Along with the recipes, the women include meditations and reflections about entertaining, family life, and their Christian faith. Penner writes about how the tables were turned on her understanding of hospitality when health concerns curtailed her activities for more than a year. Fellow Manitoban Betty Reimer urges readers to consider being generous with their time by sharing a meal or some fresh baking.
The Steinbach resident recalls a time in southern Manitoba Mennonite culture when Sundays were reserved for visiting friends and families, and stopping by for coffee or afternoon faspa (light lunch) was the norm.
"The trend was people would just drop in," says Reimer, 65, now famous in her hometown for her work on the blog and the cookbooks.
"Everyone knew that's what you did. No one waited for an invitation. No one felt bad if they dropped by."
While cultural practices around guests may have changed, the spirit of generosity continues. The Mennonite Girls donated all their royalties from their first book to the Mennonite Central Committee for the construction of a greenhouse at the Good Shepherd Shelter in the Ukraine. Earnings from their new book will support safe water programs in Kenya.
"Right from the start we said we'd never take money for ourselves," explains Reimer, a grandmother of four.
"We have more than enough," says Penner, adding that the women cover all their own costs associated with the book, including an upcoming trip to B.C. for a series of launch events in early May.
Sharing -- whether an elaborate meal or just a cup of coffee and cookie -- is the always the best recipe for getting to know others, says Schellenberg.
"Food and conversation go hand in hand. It opens up so many doors for conversation," she says.
"It's a way to invite relationships and friendships and make people feel celebrated."
Mennonite girl cooks with Mennonite Girls
WHEN a Mennonite girl -- ah, woman -- interviews members of the Mennonite Girls Can Cook blog, it's a sure thing there will be more than just talk of food.
So I tucked my apron in my bag along with my notebook and pens before I head out to Betty Reimer's home in the southern edge of Steinbach, prepared to attempt whatever recipe Reimer and fellow Mennonite Girl Charlotte Penner have chosen for the day.
"There's no need to be intimidated," Penner assures me as I join them in the kitchen. "We're just regular people and we don't have all the answers."

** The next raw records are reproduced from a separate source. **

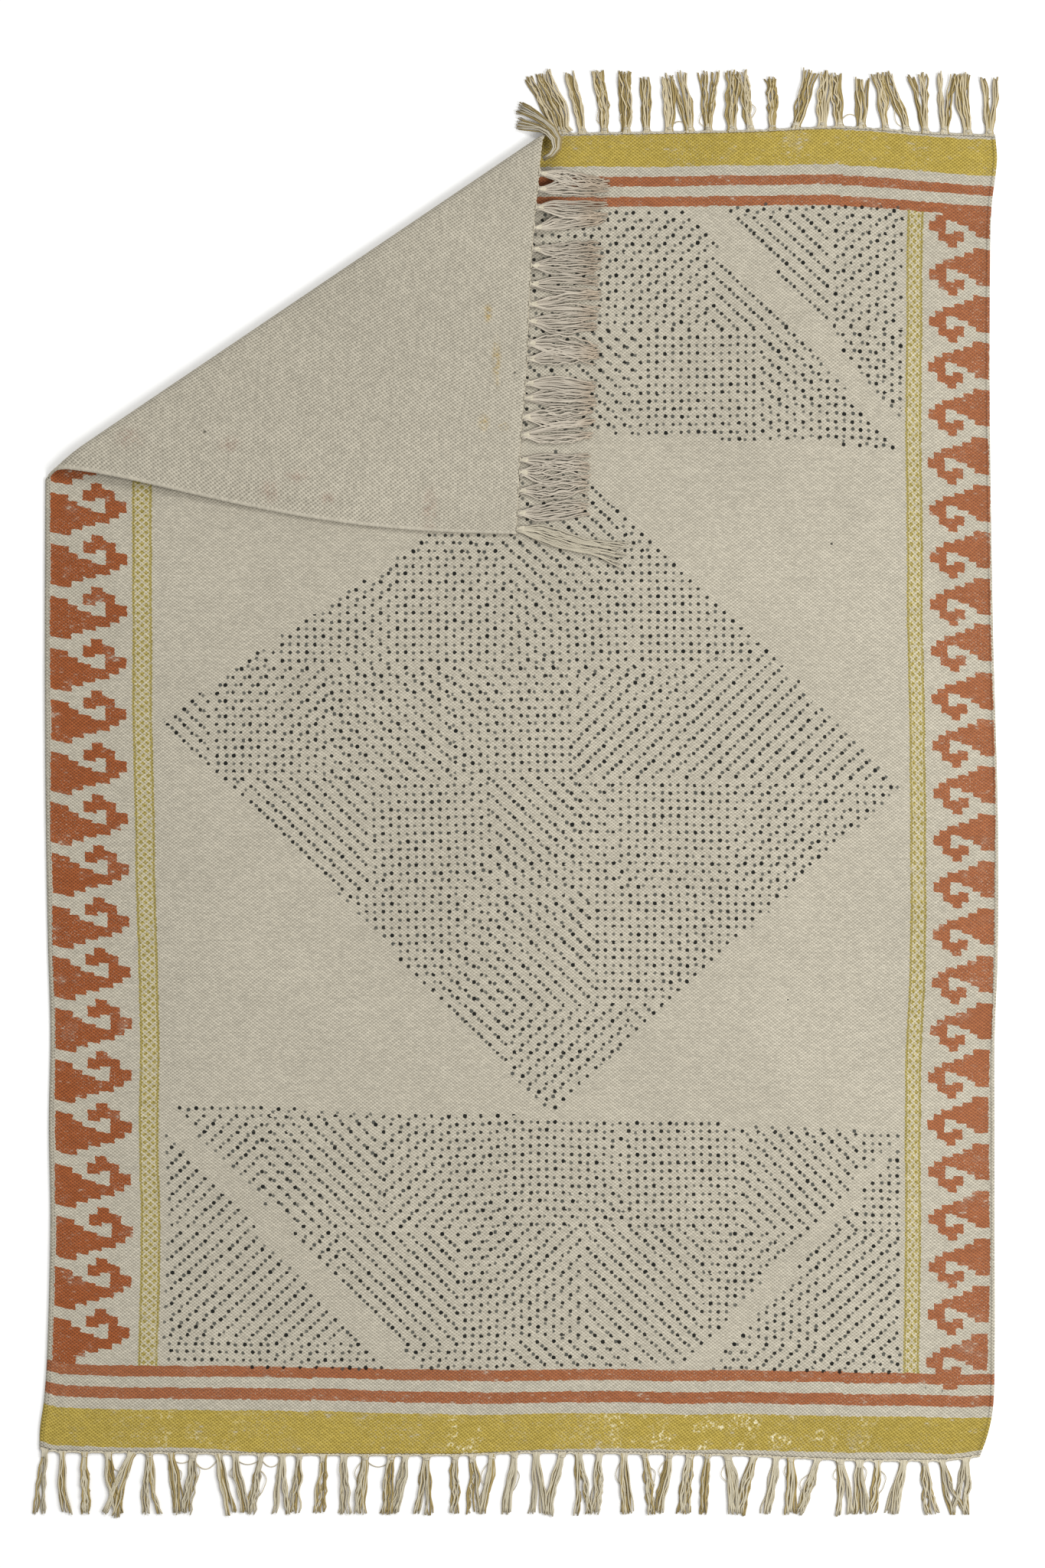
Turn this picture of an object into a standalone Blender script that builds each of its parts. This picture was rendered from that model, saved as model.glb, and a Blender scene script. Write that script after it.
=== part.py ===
"""A block-printed cotton dhurrie with knotted fringes, one corner turned over onto its face.

Metres, +Z up, +Y towards the end whose left corner is turned over.  The rug lies face up,
resting on z = 0, with the middle of its outer box over the origin.
"""

import math
import random
from collections import namedtuple

import bmesh
import bpy
from mathutils import Matrix, Vector

# The cloth as it was woven, a little wavy along its edges.
CLOTH_WIDTH = 1.200
CLOTH_LENGTH = 1.680
CLOTH_THICK = 0.003
GRID_STEP = 0.050

SideRow = namedtuple("SideRow", "along left right")
# Distance from the near end, then how far each side stands out from straight: millimetres.
SIDES = [
    SideRow(0, 10, -18),
    SideRow(25, 9, -9),
    SideRow(60, 4, -2),
    SideRow(120, 0, 0),
    SideRow(290, -4, 0),
    SideRow(410, -2, 0),
    SideRow(530, -4, 0),
    SideRow(640, -1, 4),
    SideRow(820, 2, 4),
    SideRow(1050, 3, -2),
    SideRow(1320, 2, -6),
    SideRow(1510, 2, -6),
    SideRow(1590, 2, -4),
    SideRow(1650, 2, 3),
    SideRow(1680, 2, 1),
]

EndRow = namedtuple("EndRow", "across near far")
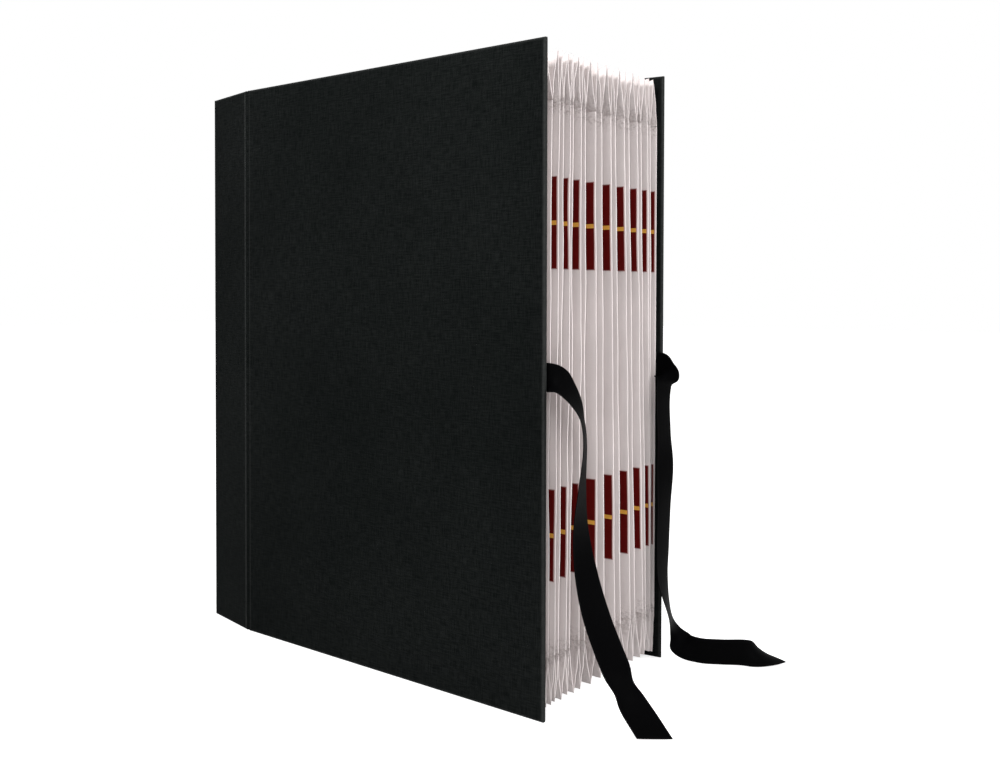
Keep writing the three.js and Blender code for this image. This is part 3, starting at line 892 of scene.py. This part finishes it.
def makePleats(name, node, spotAt, alongCount, seed):
    look = bellowsLook
    steps = look["panelSteps"]
    count = 2 * pocketPlan["count"] * steps
    vertices, faces = [], []
    for i in range(alongCount + 1):
        for k in range(count + 1):
            vertices.append(spotAt(k / steps, (i / alongCount) ** look["mouthCrowding"], seed))
    for i in range(alongCount):
        for k in range(count):
            c = i * (count + 1) + k
            faces.append((c, c + 1, c + count + 2, c + count + 1))
    piece = newPiece(name, vertices, faces, bellowsPaper)
    shell = piece.modifiers.new("paper", "SOLIDIFY")
    shell.thickness = look["thickness"] * mm
    shell.offset = 0
    solidMesh = finishedMesh(piece)
    piece.modifiers.clear()
    piece.data = solidMesh
    tidyNormals(piece)
    shadeSmooth(piece, 22)
    settle(piece, "case", node)


# A point of a pleat at the top or bottom: q counts the folds across, a runs from spine to mouth
def endSpot(baseZ, direction):
    look = bellowsLook

    def spot(q, a, seed):
        x = leafStartX + (mouthX - leafStartX) * a
        rise, middle = pleatShape(q)
        fold = round(q)
        depth = pocketPlan["gussetDepth"]
        tip = look["tipDrop"]
        if fold % 2:
            tip += look["tipWander"] * (0.5 + crumple(fold * 1.7, a * 3, seed))
        lift = look["topLift"] if direction > 0 else look["bottomLift"]
        # A tip stands up where it ends at the mouth
        tip *= 1 - lift * max(0.0, (a - look["liftStart"]) / look["liftSpan"]) ** 1.5
        z = baseZ + direction * rise * (depth - max(0.0, tip))
        nearTip = (fold % 2) * (1 - 2 * abs(q - fold))
        wander = crumple(fold * 3.1 + seed, a * 4, 0.5) * look["tipJitter"] * nearTip
        level = baseZ + direction * rise * depth
        y = leafY(q / 2, x, level) + wander
        y += middle * look["panelCrease"] * crumple(math.floor(q) * 5.3 + seed, a * 2.5, rise) * 2.2
        step = round((q % 1) * look["panelSteps"])
        if 0 < step < look["panelSteps"]:
            uneven = 0.5 + 1.2 * crumple(q * 7.7, a * 2.0, seed + 20)
            y += (step % 2 * 2 - 1) * look["fineCrease"] * uneven
        band = max(0.0, 1 - rise / look["crumpleBand"]) if 0 < q < 2 * pocketPlan["count"] else 0.0
        y += band * look["crumpleDepth"] * crumple(q * 2.1, a * 40, seed + 9)
        z += band * look["crumpleDepth"] * crumple(q * 2.7, a * 34, seed + 3)
        ragged = look["ragged"] * rise * min(0.0, crumple(fold * 2.3, seed, 7.7) - 0.1)
        ragged *= max(0.0, (a - look["raggedStart"]) / look["raggedSpan"])
        limit = mouthHalf + 0.4 if x > hingeX else halfWidth(x) + 0.2
        return toFrame(x + ragged, max(-limit, min(limit, y)), z)
    return spot


def backSpot(q, a, seed):
    rise, middle = pleatShape(q)
    z = leafBottom + (leafTop - leafBottom) * a
    x = leafStartX - gap - rise * (pocketPlan["backFoldDepth"] - bellowsLook["backSlack"])
    y = foldPlace(q / 2) * startHalf + middle * bellowsLook["backCrease"] * crumple(q, a * 12, seed)
    return toFrame(x, y, z)


pleatSeed = bellowsLook["seed"]
alongSteps = bellowsLook["alongSteps"]
makePleats("topBellows", "top_bellows", endSpot(leafTop + gap, 1), alongSteps, pleatSeed)
makePleats("bottomBellows", "bottom_bellows", endSpot(leafBottom - gap, -1), alongSteps,
           pleatSeed + bellowsLook["bottomSeed"])
makePleats("backBellows", "back_bellows", backSpot, bellowsLook["backSteps"],
           pleatSeed + bellowsLook["backSeed"])
print("bellows made")


def labelStations(length, count):
    border = labelLook["border"]
    edge = [0, labelLook["paleEdgeWidth"] - 0.1, labelLook["paleEdgeWidth"] + 0.15]
    middle = [border + (length - 2 * border) * k / count for k in range(count + 1)]
    return edge + middle + [length - s for s in reversed(edge)]


# Index labels: two on every other leaf, following its face
def makeLabel(name, node, index, centreZ):
    look = labelLook
    us = labelStations(look["width"], look["columns"])
    vs = labelStations(look["height"], look["rows"])
    vertices, faces, uvs, rims = [], [], [], []
    offFace = pocketPlan["leafThickness"] / 2 + gap * 0.4
    for layer in (0, 1):
        for u in us:
            for v in vs:
                x = mouthX - look["edgeMargin"] - u
                z = centreZ - look["height"] / 2 + v
                y = leafSurface(index, x, z) - offFace - layer * look["thickness"]
                vertices.append(toFrame(x, y, z))
                uvs.append((u * mm, (v - look["height"] / 2) * mm))
                rims.append(min(u, look["width"] - u, v, look["height"] - v))
    size = len(us) * len(vs)
    spot = lambda layer, i, j: layer * size + i * len(vs) + j
    for layer in (0, 1):
        for i in range(len(us) - 1):
            for j in range(len(vs) - 1):
                quad = ((i, j), (i + 1, j), (i + 1, j + 1), (i, j + 1))
                faces.append([spot(layer, a, b) for a, b in quad])
    border = gridBorder(len(us) - 1, len(vs) - 1)
    for k, here in enumerate(border):
        ahead = border[(k + 1) % len(border)]
        faces.append([spot(0, *here), spot(0, *ahead), spot(1, *ahead), spot(1, *here)])
    piece = newPiece(name, vertices, faces, labelPaper, uvs, "label", rims)
    tidyNormals(piece)
    shadeSmooth(piece, 40)
    settle(piece, "case", node)


# A leaf's own waves, read from its finished mesh so that its labels lie on it
def leafSurface(index, x, z):
    grid = leafGrids[index]
    u = (x - leafStartX) / (mouthX - leafStartX) * leafLook["columns"]
    v = (z - leafBottom) / (leafTop - leafBottom) * leafLook["rows"]
    i, j = min(int(u), leafLook["columns"] - 1), min(int(v), leafLook["rows"] - 1)
    a, b = u - i, v - j
    low = grid[i, j] * (1 - a) + grid[i + 1, j] * a
    high = grid[i, j + 1] * (1 - a) + grid[i + 1, j + 1] * a
    return low * (1 - b) + high * b


leafGrids = {}


def readLeaf(index):
    found = {}
    for vertex in bpy.data.objects[f"pocketLeaf{index:02d}"].data.vertices:
        u = (vertex.co.x / mm + centreX - leafStartX) / (mouthX - leafStartX) * leafLook["columns"]
        v = (vertex.co.z / mm - leafBottom) / (leafTop - leafBottom) * leafLook["rows"]
        found.setdefault((round(u), round(v)), []).append(vertex.co.y / mm)
    leafGrids[index] = {key: sum(ys) / len(ys) for key, ys in found.items()}


for i in range(2, pocketPlan["count"] + 1, 2):
    readLeaf(i)
    for row, sign in (("upper", 1), ("lower", -1)):
        number = f"{i // 2:02d}"
        centreZ = caseHeight / 2 + sign * labelLook["offset"]
        makeLabel(f"{row}Label{number}", f"{row}_label_{number}", i, centreZ)
print("labels made")


# Floor, world and lamps
lightSetup = {
    "floorColour": (0.8, 0.8, 0.8),
    "floorLift": 0.75,
    "worldStrength": 0.54,
    "lamps": [
        # name, place, target, size, power
        ("keyLamp", (1.3, -1.7, 1.5), (0.1, 0.0, 0.22), 0.7, 11.0),
        ("coverLamp", (0.11, -0.5, 0.72), (0.11, -0.06, 0.3), 0.2, 4.0),
        ("mouthLamp", (2.0, 0.0, 0.9), (0.12, 0.0, 0.2), 0.6, 20.0),
        ("topLamp", (0.2, 0.3, 2.2), (0.0, 0.0, 0.1), 1.0, 6.0),
    ],
}


# Rays that show the background itself: the camera's, and those in a mirror or through glass
def seenDirectly(tree):
    seen = addNode(tree, "ShaderNodeLightPath").outputs
    mirrored = calc(tree, "MAXIMUM", seen["Is Glossy Ray"], seen["Is Transmission Ray"])
    return calc(tree, "MAXIMUM", seen["Is Camera Ray"], mirrored)


def addStudio():
    setup = lightSetup
    mesh = bpy.data.meshes.new("floor")
    s = 6.0
    mesh.from_pydata([(-s, -s, 0), (s, -s, 0), (s, s, 0), (-s, s, 0)], [], [(0, 1, 2, 3)])
    floor = bpy.data.objects.new("floor", mesh)
    floor.location.z = -0.0002
    bpy.context.scene.collection.objects.link(floor)
    material, tree, shader = newMaterial("studioFloor", setup["floorColour"])
    shader.inputs["Base Color"].default_value = (*setup["floorColour"], 1)
    shader.inputs["Roughness"].default_value = 0.9
    shader.inputs["Specular IOR Level"].default_value = 0.0
    direct = seenDirectly(tree)
    shader.inputs["Emission Color"].default_value = (1, 1, 1, 1)
    tree.links.new(calc(tree, "MULTIPLY", direct, setup["floorLift"]), shader.inputs["Emission Strength"])
    mesh.materials.append(material)

    world = bpy.data.worlds.new("studio")
    bpy.context.scene.world = world
    world.use_nodes = True
    tree = world.node_tree
    background = tree.nodes["Background"]
    background.inputs["Color"].default_value = (1, 1, 1, 1)
    direct = seenDirectly(tree)
    strength = spread(tree, direct, 0.0, 1.0, setup["worldStrength"], 1.0)
    tree.links.new(strength, background.inputs["Strength"])

    for name, place, target, size, power in setup["lamps"]:
        lamp = bpy.data.lights.new(name, "AREA")
        lamp.shape = "DISK"
        lamp.size = size
        lamp.energy = power
        item = bpy.data.objects.new(name, lamp)
        item.location = place
        item.rotation_euler = (Vector(target) - Vector(place)).to_track_quat("-Z", "Y").to_euler()
        bpy.context.scene.collection.objects.link(item)
    bpy.context.scene.view_settings.view_transform = "Standard"


addStudio()
print("studio set")
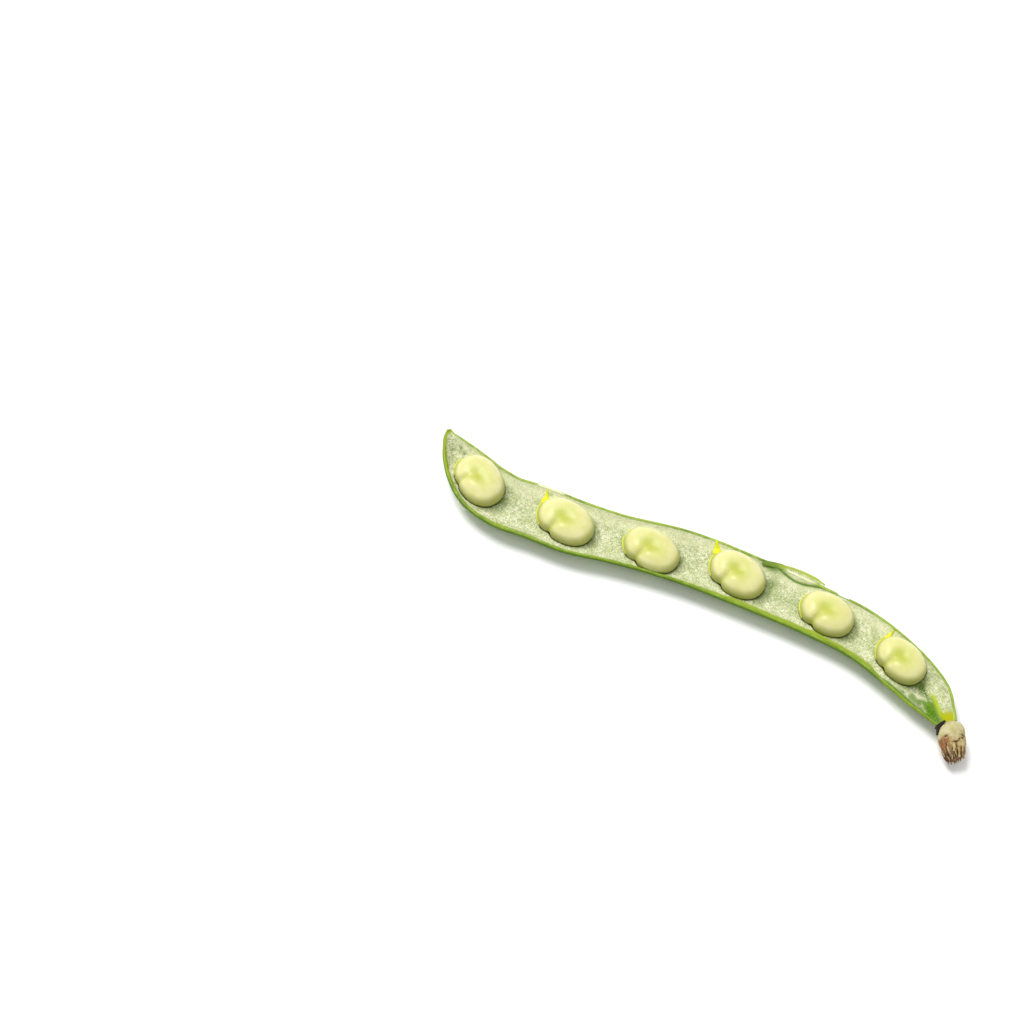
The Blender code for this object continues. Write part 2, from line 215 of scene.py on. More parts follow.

Both admit the fame of collaborating on a best-selling cookbook has elevated their status slightly among friends and strangers, and some longtime friends might be slightly reluctant to cook for them, says Reimer.
"It's almost like they don't want to invite you over for a meal," she says.
As the pair prepares two dishes from their hot-off-the-press Celebrations cookbook, they assign this Mennonite girl to shaking together oil, vinegar, maple syrup and seasonings for a salad dressing.
When we sit down at Reimer's dining table to eat a late lunch of puff pastry pinwheels and pear salad, she invokes the memory of her father as she pauses to speak a blessing on the meal.
"My dad always said if it was worth more than 25 cents, it was worth saying grace," Reimer quips.
"It's worth far more than 25 cents," adds Penner.
What is invaluable about this meal is the easy conversation that follows, ranging from cameras to pet projects and passions, interspersed with compliments to the cooks and talk of even more recipes.
Yes, these Mennonite women are really great cooks, but they're even more skilled at putting their guests at ease around the dinner table. That's a menu worth serving up again and again.